As a communications major preparing to graduate, it was time to do my
internship. I figured I would just do whatever Dr. Carrie Swanay could find me.
It wasn’t my goal to try and find an internship in communications that really
fit me; instead, just something that would give me a few portfolio pieces. I
wasn’t really flippant about my degree, but I just didn’t know what I wanted to
do with it so that made it hard in seeking out an internship.
On a whim, I went to the National Missionary Convention last fall. It was there
where I was encouraged by my peers to check out the possibility of internships.
I laughed and reminded them that communications had to be low on the totem pole
for internship opportunities in the missions world. Little did I know that they
would be very right and I so wrong. My friends led me to the CMF International
booth. With my skepticism running at an all-time high I talked and inquired. The
goal at that point was to travel someplace else in the world and work for a
Christian based organization while getting the communications credit and
experience I needed.
They handed me an application, and I spent the semester trying to set it up while assuming I would be stuck in the home office making promotional materials. I was excited but never thought I would spend my summer that far south and so out of my world.
In March, I received unofficial confirmation that I was accepted into the
program. What a relief. All I had to do was convince Dr. Swanay that it was a
good internship and hammer out the details. For me, though, it wasn’t the
accepting or the convincing that caught me off guard but the location they
wanted to send me.
I had prepared myself for a trip to Thailand. But that phone call in early March
caused me to sit down when CMF International’s Associate Recruiter Kim Beigh
said, “Deke we would like to send you to Ivory Coast.” I told her I would let
her know. So I talked to my professors. I called some friends and I sought out
my roommate’s advice and I talked to my mentor Rob Rigsbee. They all asked me
what my big struggle was, why I was thinking about it so hard.

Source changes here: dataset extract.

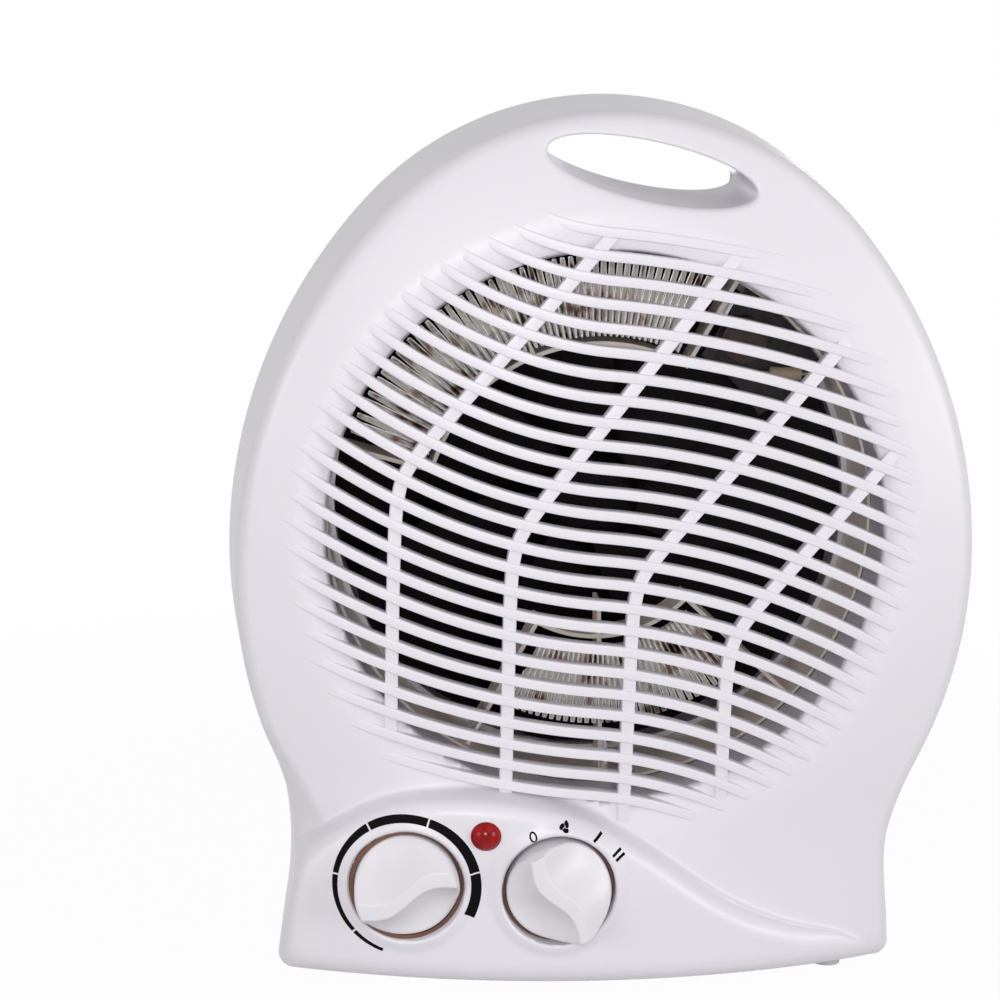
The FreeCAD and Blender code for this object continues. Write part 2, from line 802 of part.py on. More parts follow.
def impeller():
    hub = rod(fan_x, fan_z, hub_radius, -hub_front, hub_back)
    blade = Part.makeLoft([blade_section(hub_radius - 2, blade_root, blade_rise_root),
                           blade_section(blade_radius + 2, blade_tip, blade_rise_tip)], True, True)
    blade = blade.common(rod(fan_x, fan_z, blade_radius, -hub_back * 2, hub_back * 2))
    blades = [turned(blade, index * 360 / blade_count) for index in range(blade_count)]
    return fused([hub] + blades).cut(rod(fan_x, fan_z, shaft_radius, -hub_front - 1, hub_back + 1))


def stator_stack():
    body = brick(fan_x - stack_half, fan_x + stack_half, stack_front, stack_back,
                 fan_z - stack_bottom, fan_z + stack_top)
    window = brick(fan_x - window_half, fan_x + window_half, stack_front - 1, stack_back + 1,
                   fan_z - stack_bottom + core_bar, fan_z - window_top)
    body = body.cut(window).cut(rod(fan_x, fan_z, rotor_radius + air_gap, stack_front - 1, stack_back + 1))
    return body.cut(motor_screw_holes())


def motor_screw_holes():
    return Part.makeCompound([rod(fan_x + side * motor_screw_x, fan_z, motor_screw_radius, 0, rear_reach)
                              for side in (-1, 1)])


def motor_coil():
    half = window_half - coil_gap
    bottom = fan_z - stack_bottom
    outer = brick(fan_x - half, fan_x + half, stack_front - coil_thick, stack_back + coil_thick,
                  bottom - coil_thick, bottom + core_bar + coil_thick)
    inner = brick(fan_x - half - 1, fan_x + half + 1, stack_front, stack_back, bottom, bottom + core_bar)
    return outer.cut(inner)


def bracket(y_plate, y_boss):
    """A bearing bracket: a flat bar on the stack's face with a boss round the bearing."""
    low = min(y_plate, y_plate + bracket_sheet)
    bar = brick(fan_x - bracket_half, fan_x + bracket_half, low, low + bracket_sheet,
                fan_z - bracket_height / 2, fan_z + bracket_height / 2)
    boss = rod(fan_x, fan_z, bearing_radius + boss_wall, *y_boss)
    body = bar.fuse(boss).cut(rod(fan_x, fan_z, bearing_radius, y_boss[0] - 1, y_boss[1] + 1))
    return body.cut(motor_screw_holes()).removeSplitter()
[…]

So I responded with a yes. I raised my $3,990 budget inside of a few weeks. I did research on the country. I was ready. Or so I thought.
It came to the end of May, which made it time for our week-long orientation. I spent the week working the office with all the different areas of media services, being briefed and helping where I could.
It was during that week that I was trained on the equipment and handed all of CMF’s equipment to take to Ivory Coast West Africa. It was then that the start of a two monthlong communications internship really started - except my studio was a country that was in political strife in sub-Saharan West Africa.
Once in Ivory Coast, I had to learn French as well as do all the video work for the project. And sometimes I had to pretend that culture shock wasn’t bothering me. As the team leader and camera guy, I still maintained the vague notion that I had to be superman and stay above the shock. It often didn’t work but I tried just the same.
Rules for media aren’t the same around the world. The rules for the actual media are generally the same, but the cultural rules for taping and taking pictures changes a lot. And that was hard to deal with and learn because I didn’t want to offend anyone, but I still wanted to get the good shots. I still wanted to be able to capture the internship on tape.
So throughout the summer I learned about the cultural customs when dealing with chiefs and civil authorities and when to overcome my own personal discomfort and get in the way to get my shot. It takes a while.